The life before God, lived by the traditional Jew, had its problems. Whereas there were pregnant moments in history and in an individual’s life in which God spoke out, in which it was clear what He demanded of man, and in which the spirit of man was willing, there were other times when God was far and did not speak; or when His word could not be understood; or when men, knowing full well how they ought to respond, suffered the anguish of spiritual impotence. The Jew living before God knew both crisis and fulfillment, anguish and exaltation. But there was one problem he did not know—whereas we know it only too well: the situation of a man before the leap into faith.

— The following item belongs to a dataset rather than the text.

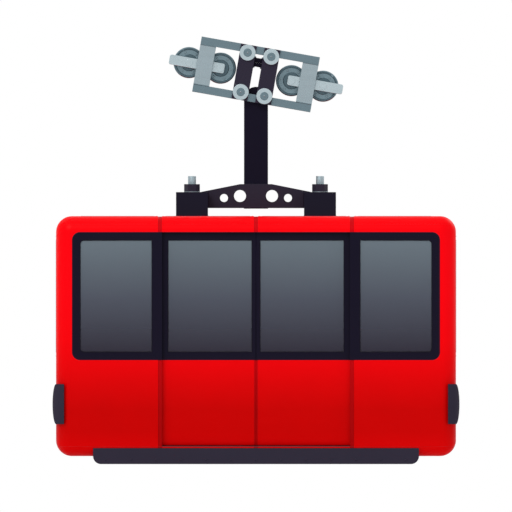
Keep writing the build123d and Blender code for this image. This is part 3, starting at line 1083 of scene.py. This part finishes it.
@dataclass(frozen=True)
class RopeAxes:
    """Places on the carriage: along the ropes, square to them, and out towards the front."""

    slope: float = math.radians(10.0)
    rope_to_axle: float = 0.12

    @property
    def along(self) -> Vector:
        """The ropes' direction, down towards +X."""
        return Vector((math.cos(self.slope), 0.0, -math.sin(self.slope)))

    @property
    def square(self) -> Vector:
        """Up, square to the ropes."""
        return Vector((math.sin(self.slope), 0.0, math.cos(self.slope)))

    def at(self, along: float, square: float = 0.0, out: float = 0.0) -> Vector:
        """A place by its distances from the carriage's middle."""
        middle = Vector((0.0, 0.0, self.rope_to_axle / math.cos(self.slope)))
        return middle + along * self.along + square * self.square + out * FRONT


def turned(form: Form, profile: Profile, foot: Vector, axis: Vector, sides: int = 24) -> None:
    """Add a turned solid to a mesh.

    Args:
        form: the mesh in the making.
        profile: radius and height of each step, from the foot up.
        foot: the middle of the foot.
        axis: where it stands up to.
        sides: how many faces go round it.
    """
    turn = axis.to_track_quat("Z", "Y").to_matrix().to_4x4()
    to_place = Matrix.Translation(foot) @ turn
    rings = []
    for radius, height in profile:
        ring = []
        for k in range(sides):
            angle = math.tau * k / sides
            point = Vector((radius * math.cos(angle), radius * math.sin(angle), height))
            ring.append(form.verts.new(to_place @ point))
        rings.append(ring)
    form.faces.new(list(reversed(rings[0])))
    form.faces.new(rings[-1])
    for low, high in zip(rings, rings[1:]):
        for k in range(sides):
            after = (k + 1) % sides
            form.faces.new((low[k], low[after], high[after], high[k]))


def block(form: Form, low: Vector, high: Vector) -> None:
    """Add a block to a mesh.

    Args:
        form: the mesh in the making.
        low: its lowest corner.
        high: its highest corner.
    """
    size = high - low
    place = Matrix.Translation((low + high) / 2) @ Matrix.Diagonal((*size, 1.0))
    bmesh.ops.create_cube(form, size=1.0, matrix=place)


def circle(
    centre: Vector, radius: float, first: Vector, second: Vector, steps: int = 40,
) -> list[Vector]:
    """Place points round a circle.

    Args:
        centre: its centre.
        radius: its radius.
        first: one direction in its plane.
        second: the direction in its plane that is square to the first.
        steps: how many points it has.

    Returns:
        The points.
    """
    angles = [math.tau * k / steps for k in range(steps)]
    return [centre + radius * (math.cos(a) * first + math.sin(a) * second) for a in angles]


def span(middle: Vector, reach: float, direction: Vector) -> list[Vector]:
    """The two points at a reach to both sides of a middle."""
    return [middle + k * reach * direction for k in BOTH_SIDES]


@dataclass
class Carriage(Assembly):
    """The frame on the ropes, with its link plates and pins and the haul rope's clamp.

    Attributes:
        axes: places on the carriage.
    """

    axes: RopeAxes
    upright_place: float = 0.52
    upright_half: float = 0.08
    joint_height: float = 0.20
    frame_outside: float = 0.150
    frame_inside: float = 0.110
    weld_radius: float = 0.005
    weld_ripple: float = 0.008
    pin_place: float = 0.12
    pin_end: float = 0.200
    clamp_top: float = 0.165
    clamp_underside: float = 0.075
    clamp_bolt_row: float = 0.070
    clamp_bolt_reach: float = 0.130
    clamp_bolt_spacing: float = 0.0866
    clamp_bolt_radius: float = 0.015
    clamp_bolt_height: float = 0.013
    clamp_half_length: float = 0.178
    packing_inner: float = 0.045
    packing_outer: float = 0.107
    packing_half_thick: float = 0.0019
    nipple_sides: int = 16
    nipple_profile: Profile = (
        (0.009, 0.0), (0.009, 0.004), (0.0045, 0.0055), (0.0035, 0.008), (0.0055, 0.0105),
        (0.003, 0.0135),
    )

    def build(self) -> None:
        """Dress the frame and add its welds, grease nipples and clamp bolts."""
        for node, finish, edge in (
            ("carriage_rails", FRAME, 0.003),
            ("carriage_uprights", LIGHT, 0.003),
            ("carriage_links", CHARCOAL, 0.003),
            ("carriage_ties", PIN, 0.002),
            ("link_pins", PIN, 0.002),
            ("link_pin_rings", BRIGHT, 0.002),
            ("rocker_pins", PIN, 0.001),
            ("rope_clamp", BLACK, 0.002),
            ("hanger_pin", PIN, 0.002),
        ):
            self.refine(node, finish, edge)
        self.add_welds()
        self.add_nipples()
        self.add_clamp_bolts()
        self.add_clamp_packing()

    def add_welds(self) -> None:
        """Weld the uprights to the rails, on both faces of each side frame."""
        routes = []
        depths = (self.frame_inside, self.frame_outside)
        faces = [side * depth for depth in depths for side in BOTH_SIDES]
        for side, level in CORNERS:
            ends = [side * self.upright_place + k * self.upright_half for k in BOTH_SIDES]
            height = level * self.joint_height
            routes += [Route([self.axes.at(end, height, out) for end in ends]) for out in faces]
        self.grow(
            self.growers.welds, "carriage_welds", routes, FRAME, Radius=self.weld_radius,
            Ripple=self.weld_ripple,
        )

    def add_nipples(self) -> None:
        """Screw a grease nipple into the end of each link pin."""
        form = bmesh.new()
        for out in BOTH_SIDES:
            for end, level in CORNERS:
                along, square = end * self.pin_place, level * self.joint_height
                foot = self.axes.at(along, square, out * self.pin_end)
                turned(form, self.nipple_profile, foot, out * FRONT, self.nipple_sides)
        self.add(form, "link_pin_grease_nipples", ZINC, edge=0.0004)

    def add_clamp_bolts(self) -> None:
        """Bolt the clamp's jaws together from above and below."""
        routes = []
        up = self.axes.square
        for square, facing in ((self.clamp_top, up), (self.clamp_underside, -up)):
            for row in BOTH_SIDES:
                out = row * self.clamp_bolt_row
                ends = [self.axes.at(k * self.clamp_bolt_reach, square, out) for k in BOTH_SIDES]
                routes.append(Route(ends, facing))
        self.grow(
            self.growers.bolts, "rope_clamp_bolts", routes, ZINC,
            Spacing=self.clamp_bolt_spacing, Radius=self.clamp_bolt_radius,
            Height=self.clamp_bolt_height,
        )

    def add_clamp_packing(self) -> None:
        """Lay a packing strip between the clamp's jaws, on both sides of the rope's groove."""
        form = bmesh.new()
        turn = Matrix.Rotation(self.axes.slope, 4, "Y")
        width = self.packing_outer - self.packing_inner
        size = (2 * self.clamp_half_length, width, 2 * self.packing_half_thick)
        stretch = Matrix.Diagonal((*size, 1.0))
        for side in BOTH_SIDES:
            depth = side * (self.packing_inner + width / 2)
            middle = self.axes.at(0.0, self.axes.rope_to_axle, depth)
            place = Matrix.Translation(middle) @ turn @ stretch
            bmesh.ops.create_cube(form, size=1.0, matrix=place)
        self.add(form, "rope_clamp_packing", LINER, edge=0.0004)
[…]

This raises our final and most severe problem: can one choose religious existence at will? Can one decide to believe in God? Can one on one’s own volition “accept the yoke of the Kingdom of Heaven”?

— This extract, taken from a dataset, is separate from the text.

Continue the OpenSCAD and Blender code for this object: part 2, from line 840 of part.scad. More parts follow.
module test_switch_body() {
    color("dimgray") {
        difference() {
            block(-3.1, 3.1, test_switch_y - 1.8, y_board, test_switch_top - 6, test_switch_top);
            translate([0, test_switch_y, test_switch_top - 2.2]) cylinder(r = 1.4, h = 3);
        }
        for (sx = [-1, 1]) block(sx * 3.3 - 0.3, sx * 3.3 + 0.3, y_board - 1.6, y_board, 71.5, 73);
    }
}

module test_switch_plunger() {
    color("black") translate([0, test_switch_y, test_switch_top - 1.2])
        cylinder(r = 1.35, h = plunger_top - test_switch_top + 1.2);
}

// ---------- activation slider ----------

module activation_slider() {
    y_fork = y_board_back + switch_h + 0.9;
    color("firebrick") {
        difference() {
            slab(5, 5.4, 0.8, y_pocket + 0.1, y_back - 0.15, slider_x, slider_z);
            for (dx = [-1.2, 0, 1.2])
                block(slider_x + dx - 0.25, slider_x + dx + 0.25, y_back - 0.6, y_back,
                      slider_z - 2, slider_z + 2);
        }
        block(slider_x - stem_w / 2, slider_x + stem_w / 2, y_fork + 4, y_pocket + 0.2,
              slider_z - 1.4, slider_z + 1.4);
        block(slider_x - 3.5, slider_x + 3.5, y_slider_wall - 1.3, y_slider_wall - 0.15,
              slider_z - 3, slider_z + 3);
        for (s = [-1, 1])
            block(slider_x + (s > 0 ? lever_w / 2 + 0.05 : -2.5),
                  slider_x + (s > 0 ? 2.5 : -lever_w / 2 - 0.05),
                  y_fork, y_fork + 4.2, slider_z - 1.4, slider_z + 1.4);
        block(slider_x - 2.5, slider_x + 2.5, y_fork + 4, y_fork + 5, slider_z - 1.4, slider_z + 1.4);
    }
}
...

This question forces us to state what theological reflection can, and what it cannot, do. Theological reflection, after all, is only reasoning on existence, not the living of existence itself. And with reasoning one can only remove the obstacles to faith; a reflection on man’s condition, it leads up to the threshold of religious existence, but no further. Here reflection must halt and existence itself begin. Here theology ends and religion must come into being. But will it come into being? This is a question to which there is no a priori answer. And the question is not whether certain religious experiences will come—which one man might have and another lack. The question is whether or not the man who has a religious experience can trust it as revealing the Other, and whether the man in whose heart silence reigns concludes from this silence, not that God does not exist, but that He “hides His face.” When men can say the latter, the decision of faith will already have been made, and the ancient dialogue between God and man will come to life once more.

But no man can force the leap into faith; he can merely remove the obstructions. He can understand that existence is open, not closed, and can make himself ready to listen and to answer.